Hierarchical clustering can be utilized to detect outliers or anomalies in data by examining the structure of the dendrogram. Outliers tend to form individual clusters or clusters with very few data points that merge at higher levels in the hierarchy. Here's a process to identify outliers using hierarchical clustering:

1. **Perform Hierarchical Clustering:**
   - Apply hierarchical clustering to your dataset using an appropriate distance metric and linkage method.
  
2. **Visualize the Dendrogram:**
   - Plot the dendrogram generated from the clustering process.
  
3. **Identify Small or Isolated Clusters:**
   - Look for clusters that merge at higher levels of the dendrogram or clusters with very few data points.
  
4. **Set Threshold for Outlier Detection:**
   - Define a threshold height or distance level in the dendrogram beyond which clusters are considered outliers.
  
5. **Identify Outliers:**
   - Identify branches or clusters that surpass the defined threshold. These branches represent outliers or anomalies in the data.
  
6. **Inspect Individual Outlier Clusters:**
   - Examine the composition of outlier clusters by tracing back their path in the dendrogram. Analyze the data points within these clusters to understand the characteristics causing them to be outliers.
  
7. **Validate Outliers:**
   - Validate the identified outliers using domain knowledge or other outlier detection techniques to ensure they are genuinely anomalous and not artifacts of the clustering process.

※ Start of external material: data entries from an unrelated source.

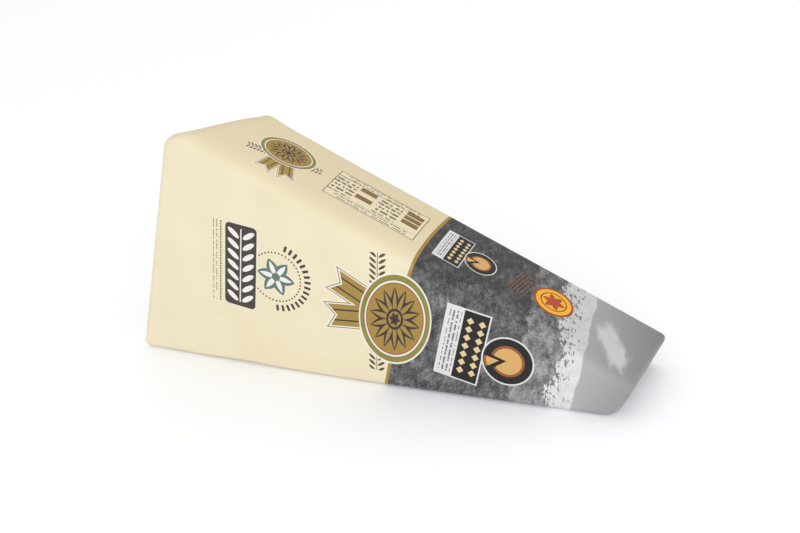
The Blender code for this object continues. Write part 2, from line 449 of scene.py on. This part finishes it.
# The inks that several motifs share, and the gold line along the border
GOLD_LINE = 1.1                   # mm wide
DOT_RADIUS = 0.32                 # mm, for the ring and the row of dots
GOLD = "#AD8F48"
WHITE = "#F1EFE6"
BROWN = "#473A3B"
TEAL = "#5F7B76"
on_border = add_node(paper, "Math", {0: past_border, 1: 0.0, 2: GOLD_LINE / 2},
                     operation="COMPARE").outputs[0]
print_colour = ink_over(print_colour, on_border, GOLD)
gold_ink = on_border


def laid(sheet, centre, turn=0.0, scale=1.0):
    """Millimetres from a motif's own centre, along its own axes, on a sheet."""
    return add_node(paper, "Mapping", {
        "Vector": sheet, "Location": (*centre, 0.0), "Rotation": (0.0, 0.0, math.radians(turn)),
        "Scale": (scale, scale, scale)}, vector_type="TEXTURE").outputs[0]


def disc(spot, radius, centre=(0.0, 0.0)):
    reach = add_node(paper, "VectorMath", {0: spot, 1: (*centre, 0.0)}, operation="DISTANCE")
    return add_node(paper, "Math", {0: reach.outputs["Value"], 1: radius}, operation="LESS_THAN").outputs[0]


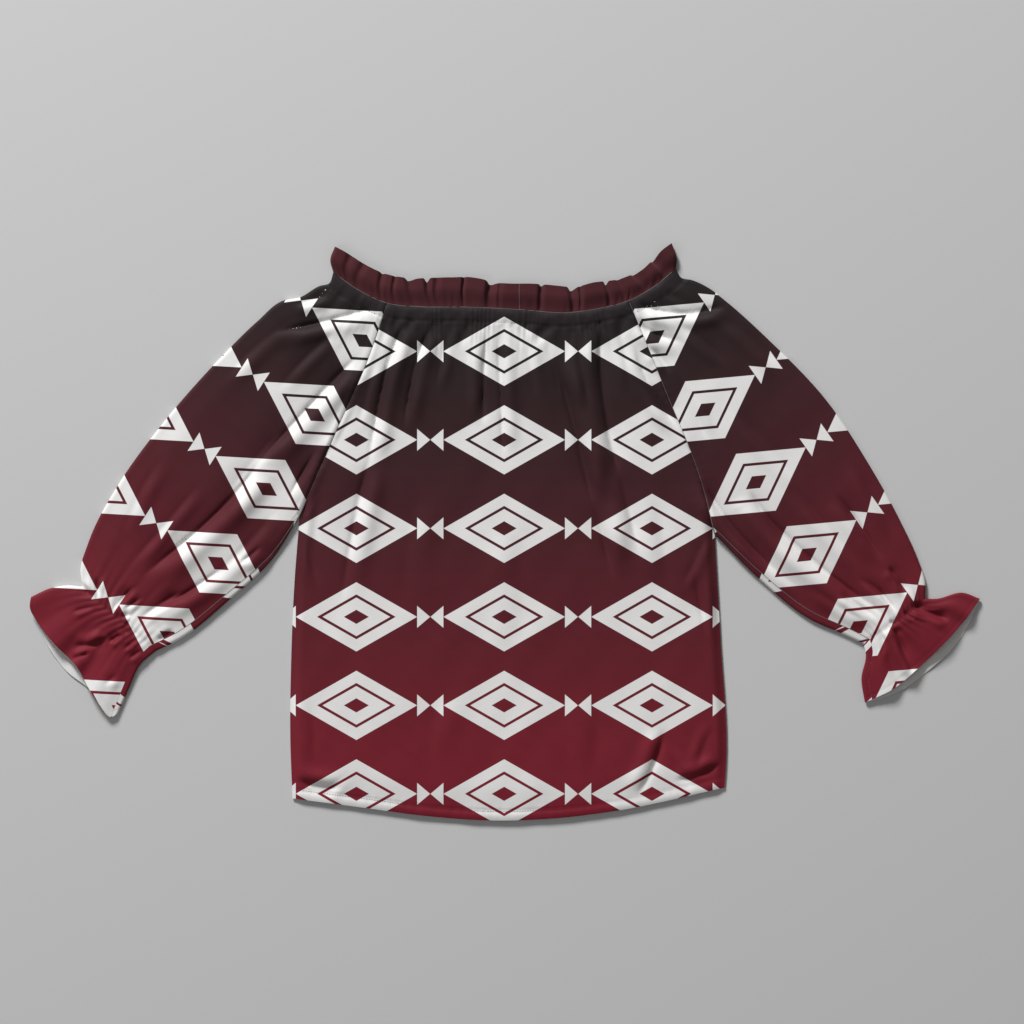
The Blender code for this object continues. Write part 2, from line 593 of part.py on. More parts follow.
def sleeve_heights(phase):
    """Height functions of a sleeve's two layers."""
    def top_at(u, v, plan, length):
        away = np.abs(u - WRIST_SHARE)
        at_wrist = np.exp(-(away / (0.055 if u < WRIST_SHARE else 0.10))**2)
        flounce = smooth((u - WRIST_SHARE) / (1 - WRIST_SHARE))
        arch = np.clip(np.sin(np.pi * v), 0.0, 1.0)
        height = creased_height(plan)
        height = height + PUFF_RISE * math.sin(math.pi * min(u / WRIST_SHARE, 1.0)) * arch
        height = height + WRIST_RISE * at_wrist * arch**0.5
        height = height + WRIST_WAVE * at_wrist * gather_wave(v, WRIST_GATHERS, phase) * arch**0.5
        wave = gather_wave(v, FLOUNCE_WAVES, phase + 1.0) * arch**0.5
        height = height + flounce * (FLOUNCE_RISE * arch**0.5 + FLOUNCE_WAVE * wave)
        return np.clip(height, LEAST_HEIGHT, MOST_HEIGHT)

    def floor_at(u, v, plan, length):
        return np.zeros(len(v))

    return top_at, floor_at


def make_sleeve(name, outline, raglan, neck_from, neck_to, phase, material):
    plan_top, plan_under, corner = sleeve_plans(outline, raglan, neck_from, neck_to)
    top_at, floor_at = sleeve_heights(phase)
    arm = WRIST_SHARE * np.linspace(0.0, 1.0, SLEEVE_ROWS + 1)
    beyond = WRIST_SHARE + (1 - WRIST_SHARE) * np.linspace(0.0, 1.0, FLOUNCE_ROWS + 1)
    shares = np.concatenate([arm, beyond[1:]])
    return tube_piece(name, shares, lambda length: SEAM_INSET / length, corner,
                      (SLEEVE_COLUMNS, SLEEVE_UNDER_COLUMNS), plan_top, plan_under,
                      top_at, floor_at, True, material)


def ruffle_shape(edge, dense):
    """Depth of the ruffle's folds and dip of its free edge, as functions of u, v and length."""
    def places(line, column):
        wanted = np.array([row[column] for row in RUFFLE_FOLDS]) * (HALF_CHEST / CHART_CHEST)
        return np.interp(wanted, line(dense)[:, 0], dense)

    at_edge, at_seam = places(edge, 0), places(neck, 1)

    def shape(u, v, length):
        depth, dip = np.zeros(len(v)), np.zeros(len(v))
        for number, row in enumerate(RUFFLE_FOLDS):
            fold = dict(zip(FOLD_COLUMNS, row))
            place = at_seam[number] + (at_edge[number] - at_seam[number]) * u
            run = (v - place) * length
            width = max(fold["width"], FOLD_LEAST_WIDTH)
            right = width * (2.4 if fold["over"] else 1.0)
            valley = np.exp(-(run / np.where(run < 0, 0.8 * width, right))**2)
            depth = np.maximum(depth, fold["depth"] * valley)
            dip = np.maximum(dip, fold["notch"] * valley**1.5)
        return depth, dip

    return shape


def make_ruffle(material):
    edge = curve(RUFFLE_EDGE)
    sheet = patch(neck, edge, curve(RUFFLE_LEFT_FOLD), curve(RUFFLE_RIGHT_FOLD))
    dense = np.linspace(0.0, 1.0, 801)
    seam = float(np.interp(18.0 * HALF_CHEST / CHART_CHEST, neck(dense)[:, 0], dense))
    shape = ruffle_shape(edge, dense)
    run = line_length(edge(dense))

    def plan_top(u, v):
        places = sheet(u, v)
        _depth, dip = shape(np.asarray(u, float), np.asarray(v, float), run)
        places[..., 1] -= dip * np.asarray(u, float)**2
        return places

    def plan_under(u, v):
        inside = smooth(np.minimum(v, 1 - v) * run / 26.0)
        return sheet(np.asarray(u, float) * (1.0 - BACK_SHORT * inside), v)

    def top_at(u, v, plan, length):
        base = creased_height(neck(v))
        middle = base + (RUFFLE_TOP - base) * smooth(u * 1.6)
        depth, _dip = shape(u, v, run)
        height = middle - RUFFLE_DROP * (0.30 + 0.70 * u) * depth
        return np.maximum(height, LEAST_HEIGHT + (RUFFLE_LEAST - LEAST_HEIGHT) * u)

    def floor_at(u, v, plan, length):
        inside = smooth(np.minimum(v, 1 - v) * length / 20.0)
        return BACK_WAVE * u * inside * (0.5 - 0.5 * np.cos(2 * np.pi * BACK_GATHERS * v))

    shares = np.linspace(0.0, 1.0, RUFFLE_ROWS + 1)
    return tube_piece("neck_ruffle", shares, lambda length: seam, seam,
                      (RUFFLE_COLUMNS, RUFFLE_UNDER_COLUMNS), plan_top, plan_under,
                      top_at, floor_at, False, material)


def main():
    for item in list(bpy.data.objects):
        bpy.data.objects.remove(item, do_unlink=True)
    make_front(cloth_material("front cloth", (0.060, 0.019, 0.023), 0.82))
    make_back(cloth_material("back cloth", (0.098, 0.018, 0.024), 0.84))
    make_sleeve("sleeve_left", SLEEVE_LEFT, raglan_left, share_left, 0.0, 0.4,
                cloth_material("left sleeve cloth", (0.080, 0.018, 0.024), 0.82))
    make_sleeve("sleeve_right", SLEEVE_RIGHT, raglan_right, share_right, 1.0, 2.1,
                cloth_material("right sleeve cloth", (0.085, 0.018, 0.024), 0.82))
    make_ruffle(cloth_material("ruffle cloth", (0.070, 0.019, 0.023), 0.80))


main()
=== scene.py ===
"""Looks of the off-shoulder blouse, laid flat: finer cloth, print, seams, stitches, light.

Every piece of cloth is a thin closed shell on the form of its solid, worked out from the
same tables, in millimetres, and scaled to metres when its mesh is made.
"""
import math

import bpy
import numpy as np
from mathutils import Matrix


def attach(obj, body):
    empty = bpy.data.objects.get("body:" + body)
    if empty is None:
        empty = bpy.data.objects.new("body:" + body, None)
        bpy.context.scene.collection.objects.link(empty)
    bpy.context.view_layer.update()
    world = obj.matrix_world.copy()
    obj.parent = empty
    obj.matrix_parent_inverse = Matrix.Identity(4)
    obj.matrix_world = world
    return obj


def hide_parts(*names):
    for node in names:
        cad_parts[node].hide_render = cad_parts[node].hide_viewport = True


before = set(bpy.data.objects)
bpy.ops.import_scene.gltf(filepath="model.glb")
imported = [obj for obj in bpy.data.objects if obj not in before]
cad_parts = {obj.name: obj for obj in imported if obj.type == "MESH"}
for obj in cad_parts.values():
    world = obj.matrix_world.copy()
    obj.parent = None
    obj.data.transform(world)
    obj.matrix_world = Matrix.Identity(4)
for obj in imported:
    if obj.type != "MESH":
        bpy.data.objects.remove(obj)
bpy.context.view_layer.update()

MM = 0.001

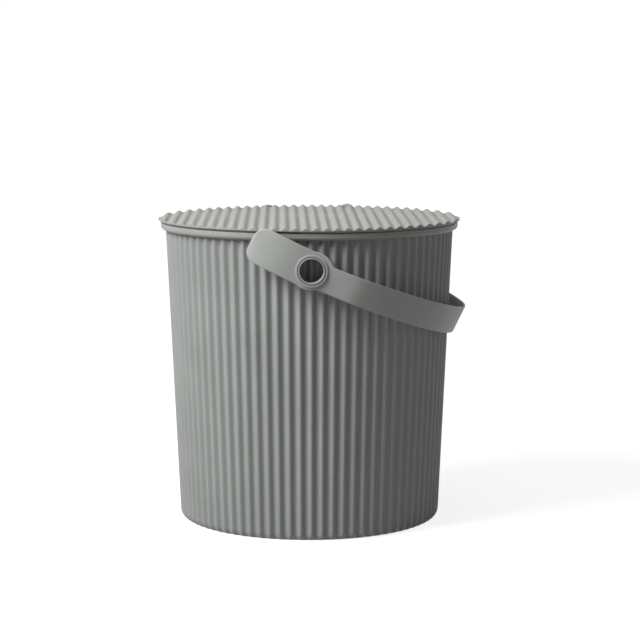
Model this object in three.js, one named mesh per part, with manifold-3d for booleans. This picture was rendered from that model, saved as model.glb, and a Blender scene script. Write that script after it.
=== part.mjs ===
// A ribbed plastic bucket with a lift-off lid and a swinging strap handle.
//
// Three moulded pieces: the bucket, the lid that rests on its rim, and the handle whose two
// eyes turn on the bucket's hollow bosses. Millimetres, +Z up. The origin is the middle of the
// base, the pivots lie on the Y axis and the handle hangs down on the +X side.

import * as THREE from 'three';
import { mergeVertices } from 'three/addons/utils/BufferGeometryUtils.js';
import Module from 'manifold-3d';

const wasm = await Module();
wasm.setup();

// Bucket: a tapered wall of rounded upright ribs with one even thickness
const baseRadius = 123.2;
const topRadius = 135.7;
const bucketHeight = 281.9;
const wallThickness = 2.6;
const ribCount = 80;
const ribDepth = 3.2;
const ribSides = 4;
const floorThickness = 3.2;
const baseEdgeRadius = 7;
const floorCornerRadius = 5;
const baseGrooveRadius = 102;
const baseGrooveWidth = 3;
const baseGrooveDepth = 1.2;

// Rim: a thick smooth collar round the mouth
const rimOverhang = 4.7;
const rimHeight = 7.1;
const rimFaceHeight = 3.8;
const rimTopRound = 1;
const mouthStep = 1.2;

// Lid: a corrugated sheet on a plain edge, with a skirt that drops into the mouth
const lidEdgeHeight = 2.1;
const lidRibPitch = 9.38;
const lidRibDepth = 2.3;
const lidRibSides = 6;
const lidNoseOverhang = 2.1;
const lidNoseThickness = 0.7;
const lidSheetThickness = 2.2;
const skirtDepth = 5.4;
const skirtThickness = 2;
const skirtClearance = 0.5;
const restingGap = 0.3;

// Finger tab on the far side of the lid's edge
const tabletRadius = 8.3;
const tabletThickness = 2.4;
const tabletRise = 1.3;
const tabletBearing = THREE.MathUtils.degToRad(73.6);

// Pivots: a hollow boss on a shoulder, front and back
const pivotDrop = 32.5;
const bossBoreRadius = 10.6;
const bossWall = 1.5;
const bossProud = 1.2;
const shoulderWidth = 4.4;
const eyeClearance = 0.45;
const shoulderClearance = 0.4;

// Handle: one flat strap, wider at the grip, with a tab beyond each eye
const strapThickness = 3.6;
const strapWidth = 24.2;
const gripWidth = 27.4;
const strapDrop = 2;
const strapBendRadius = 40;
const eyeRadius = 17.8;
const eyeCollarWidth = 2;
const eyeCollarHeight = 0.7;
const eyeFillet = 9;
const tabLength = 59.5;
const tabWidth = 33.4;
const tabCornerRadius = 11;
const tabBendRadius = 90;
const tabAngle = THREE.MathUtils.degToRad(4);
const strapSideClearance = 3.2;
const strapSweepClearance = 4.6;
const strapRestGap = 3.7;

// Smoothness and the small lengths by which cutting and joining bodies run past a face
const roundSides = 96;
const smallRoundSides = 40;
const overrun = 4;
const sink = 0.6;

// Sizes that follow from the ones above
const rimRadius = topRadius + rimOverhang;
const rimBottom = bucketHeight - rimHeight;
const mouthRadius = topRadius - ribDepth - wallThickness + mouthStep;
const lidBottom = bucketHeight + restingGap;
const lidValley = lidBottom + lidEdgeHeight;
const lidTop = lidValley + lidRibDepth;
const lidNoseRadius = rimRadius + lidNoseOverhang;
const skirtRadius = mouthRadius - skirtClearance;
const pivotHeight = bucketHeight - pivotDrop;
const bossRadius = bossBoreRadius + bossWall;
const shoulderRadius = bossRadius + shoulderWidth;
const eyeBoreRadius = bossRadius + eyeClearance;
const strapInnerY = lidNoseRadius + strapSideClearance;
const strapOuterY = strapInnerY + strapThickness;
const shoulderY = strapInnerY - shoulderClearance;
const bossEndY = strapOuterY + bossProud;
const loopInnerRadius = Math.hypot(lidNoseRadius, lidTop - pivotHeight) + strapSweepClearance;
const loopOuterRadius = loopInnerRadius + strapThickness;

const bucketPlastic = new THREE.MeshStandardMaterial({ color: 0x8a8d89, roughness: 0.5, metalness: 0 });
const lidPlastic = new THREE.MeshStandardMaterial({ color: 0x93958f, roughness: 0.55, metalness: 0 });
const handlePlastic = new THREE.MeshStandardMaterial({ color: 0x868985, roughness: 0.45, metalness: 0 });

// A closed geometry as a solid that can be joined and cut
function solidOf(geometry) {
  const bare = geometry.clone();
  bare.deleteAttribute('normal');
  bare.deleteAttribute('uv');
  const merged = mergeVertices(bare, 1e-4);
  const corners = merged.index.array;
  const kept = [];
  for (let i = 0; i < corners.length; i += 3) {
    const [a, b, c] = [corners[i], corners[i + 1], corners[i + 2]];
    if (a !== b && b !== c && c !== a) kept.push(a, b, c);
  }
  const vertProperties = new Float32Array(merged.attributes.position.array);
  const triVerts = new Uint32Array(kept);
  return new wasm.Manifold(new wasm.Mesh({ numProp: 3, vertProperties, triVerts }));
}

// A finished solid as a named mesh
function meshOf(solid, name, material) {
  const { vertProperties, triVerts } = solid.getMesh();
  const geometry = new THREE.BufferGeometry();
  geometry.setAttribute('position', new THREE.BufferAttribute(vertProperties, 3));
  geometry.setIndex(new THREE.BufferAttribute(triVerts, 1));
  geometry.computeVertexNormals();
  const mesh = new THREE.Mesh(geometry, material);
  mesh.name = name;
  return mesh;
}

// Points along an arc, from one angle to another, both ends included
function arcPoints(centreX, centreY, radius, startAngle, endAngle, steps) {
  const points = [];
  for (let i = 0; i <= steps; i += 1) {
    const angle = startAngle + ((endAngle - startAngle) * i) / steps;
    points.push(new THREE.Vector2(centreX + radius * Math.cos(angle), centreY + radius * Math.sin(angle)));
  }
  return points;
}

// A profile of [radius, height] pairs, listed upwards, turned about the upright axis
function turned(profile, sides = roundSides) {
  const points = profile.map(([radius, height]) => new THREE.Vector2(radius, height));
  return new THREE.LatheGeometry(points, sides, Math.PI / sides).rotateX(Math.PI / 2);
}

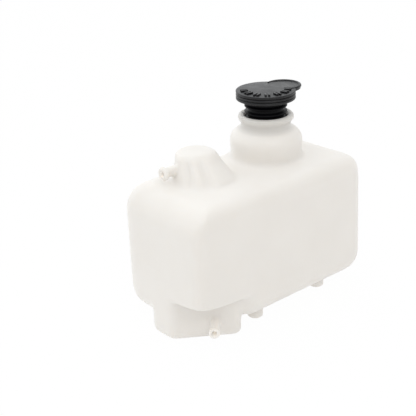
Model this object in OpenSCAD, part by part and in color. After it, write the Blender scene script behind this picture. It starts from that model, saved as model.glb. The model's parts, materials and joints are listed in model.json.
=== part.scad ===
// Coolant expansion tank with a push-in filler plug.
// The tank is one blow-moulded bottle: body, sump, vent hump, filler neck, hose nipples and
// feet share one thin wall. The plug is one moulding of soft rubber.
// The tank stands on its feet and sump at z = 0, with the origin below the middle of its body.

/* [Body] */
// Length of the body at its underside
body_l = 164; // [155:1:185]
// Width of the body
body_w = 85; // [80:1:100]
// Height of the body's top above the ground
body_top = 99.6; // [90:0.2:118]
// Height of the body's underside at the sump end
belly_z = 10.2; // [8:0.1:12]
// How much lower the underside lies at the other end
belly_drop = 3.6; // [0:0.1:5]
// How much shorter the body is at its top than at its underside
end_lean = 3.7; // [0:0.1:8]
// Radius of the upright corners
corner_r = 19; // [18:0.5:26]
// Radius of the upright corner above the sump's nipple, which is sharper
near_corner_r = 8; // [6:0.5:14]
// Radius of the edge round the top
top_r = 17.5; // [10:0.5:17.5]
// Radius of the top's long edge on the side of the sump's nipple, which is sharper
front_top_r = 10.5; // [6:0.5:14]
// Radius of the edge round the underside
belly_r = 15.5; // [8:0.5:17]
// Thickness of the moulded wall
wall = 2.2; // [1.6:0.1:2.6]

/* [Sump] */
// Length of the sump along the body
sump_l = 43; // [38:1:50]
// Width of the sump at its inner end
sump_w = 80; // [70:1:81]
// Width of the sump's flat outer end
sump_end_w = 19; // [12:1:26]
// Radius of the upright corners at the sump's outer end
sump_corner_r = 8; // [5:0.5:10]
// Radius of the sharper corners at the sump's inner end
sump_inner_r = 5; // [4:0.5:8]
// Radius of the sump's bottom edge
sump_edge_r = 4; // [3:0.5:7]
// Height of the body corner that overhangs the front of the sump
chin_z = 30.3; // [26:0.1:34]
// Height of the soft edge under that corner
chin_r = 6; // [3:0.5:14]

/* [Vent hump] */
// Place of the hump's foot along the body
hump_x = -35.6; // [-38:0.1:-30]
// Place of the hump's foot across the body
hump_y = 5; // [0:0.5:10]
// How far the hump's top stands behind its foot, across the body
hump_back = 10; // [0:0.5:11]
// How far the hump's top stands behind its foot, along the body
hump_side = 1.8; // [0:0.1:3]
// Radius of the hump's foot
hump_foot_r = 20; // [18:0.5:23]
// Radius of the hump's shoulder, below its rounded top
hump_top_r = 15; // [12:0.5:16]
// Height of the hump above the body
hump_h = 16.8; // [15:0.1:20]
// Radius of the rounding at the hump's top
hump_edge_r = 5; // [3:0.5:6]
// Depth of the two flutes in the hump's side
flute_depth = 3.2; // [1:0.1:4]

/* [Filler neck] */
// Place of the neck along the body
neck_x = 25.5; // [20:0.5:40]
// Place of the neck across the body
neck_y = 7.5; // [-5:0.5:10]
// Radius of the wide collar below the neck
collar_r = 25.4; // [23:0.1:27]
// Height of the collar's straight wall above the body
collar_h = 11.6; // [9:0.1:15]
// Radius of the collar's shoulder
shoulder_r = 9; // [6:0.1:10]
// Radius of the bore that the plug fits
bore_r = 15.1; // [13:0.1:16]
// Wall of the neck round the bore
neck_wall = 2.1; // [1.6:0.1:2.4]
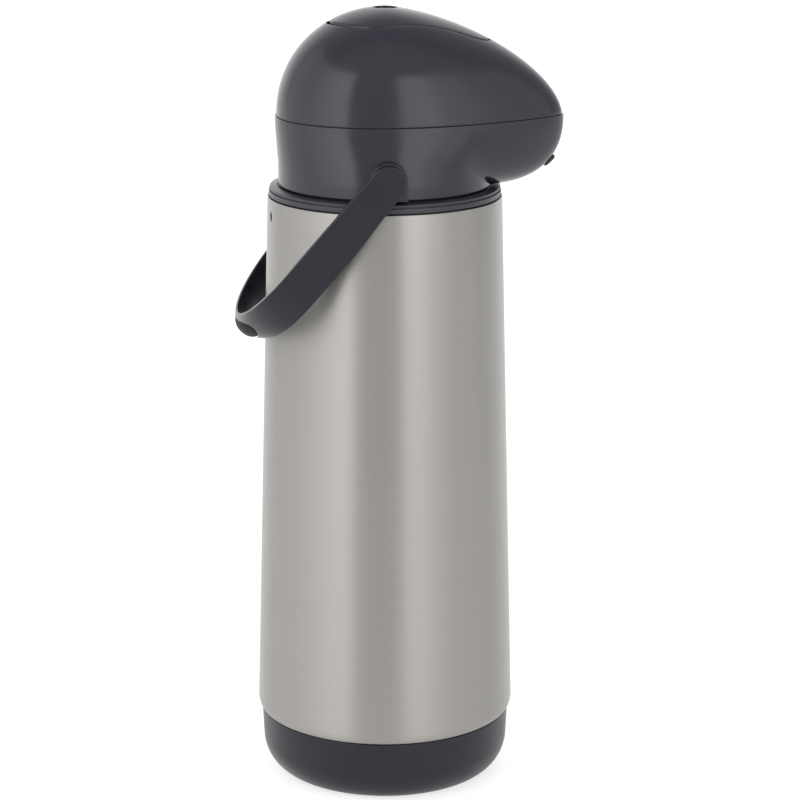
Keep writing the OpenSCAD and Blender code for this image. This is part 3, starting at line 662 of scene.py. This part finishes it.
def pad_fittings(obj):
    """Adds the pusher, the cap's boss and the hinge knuckles under the press pad."""
    knuckle_w, cap_room = 2.4, 0.15
    half_turn = np.linspace(-math.pi / 2, math.pi / 2, 25)
    ball = lathe("pusher", [(PUSHER_R * max(0, math.cos(a)), PUSHER_R * math.sin(a)) for a in half_turn], 64)
    place(ball, Matrix.Translation((PUMP_X * MM, 0, (PUSHER_Z + PUSHER_R) * MM)))
    fittings = [ball, rod("boss", 0, 0, CAP_R + 1.8, CAP_FLOOR_Z - 3.5, CAP_FLOOR_Z - cap_room, 64)]
    for low_y in (2.6, -5):
        fittings.append(block("knuckle", (HINGE_X - 3, low_y, HINGE_Z - 3),
                              (HINGE_X + 2.5, low_y + knuckle_w, HINGE_Z + 3.5)))
    combine(obj, joined(fittings), "UNION")
    cutters = [rod("bore", 0, 0, CAP_STEM_R, CAP_FLOOR_Z - 4, CAP_FLOOR_Z + 1)]
    cutters.append(across_rod("bore", HINGE_Z, HINGE_R + 0.05, -LUG_Y, LUG_Y, 48, HINGE_X))
    combine(obj, joined(cutters), "DIFFERENCE")


def head_upper():
    """Upper housing: the dome with its opening for the press pad, and the thin seam at its foot."""
    edge, foot = 0.3, 0.12
    wide = edge_level(TURNS, OPENING_GAPS, 0, edge)
    outer = dome_rows(wide, [k / 48 for k in range(1, 49)], 0)
    rim = []
    for a in np.linspace(0, math.pi / 2, 6)[1:]:
        level = edge_level(TURNS, OPENING_GAPS, 0, edge * (1 - math.sin(a)))
        rim.append(shifted(dome_point(TURNS, level), -edge * (1 - math.cos(a))))
    inner_level = edge_level(TURNS, OPENING_GAPS, WALL)
    inner = dome_rows(inner_level, [k / 24 for k in range(24, 0, -1)], WALL)
    low = [shifted(dome_rows(wide, [0], foot * (1 - math.sin(a)))[0], SEAM_GAP + foot * (1 - math.cos(a)))
           for a in np.linspace(0, math.pi / 2, 5)]
    base_in = shifted(dome_rows(inner_level, [0], WALL)[0], SEAM_GAP)
    obj = make_object("head_upper_shell", *loft(low + outer + rim + inner + [base_in], loop=True))
    housing_fittings(obj)
    return finish_piece(obj, head_gloss, "head", ["head_upper"], 34)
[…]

By observing the dendrogram and identifying clusters that form separately or merge at higher levels, hierarchical clustering can provide insights into potential outliers or anomalies in the dataset. However, this approach requires careful interpretation and setting appropriate thresholds to distinguish outliers from regular data points. It's essential to combine this method with domain knowledge and other outlier detection techniques for a comprehensive analysis of anomalies in the data.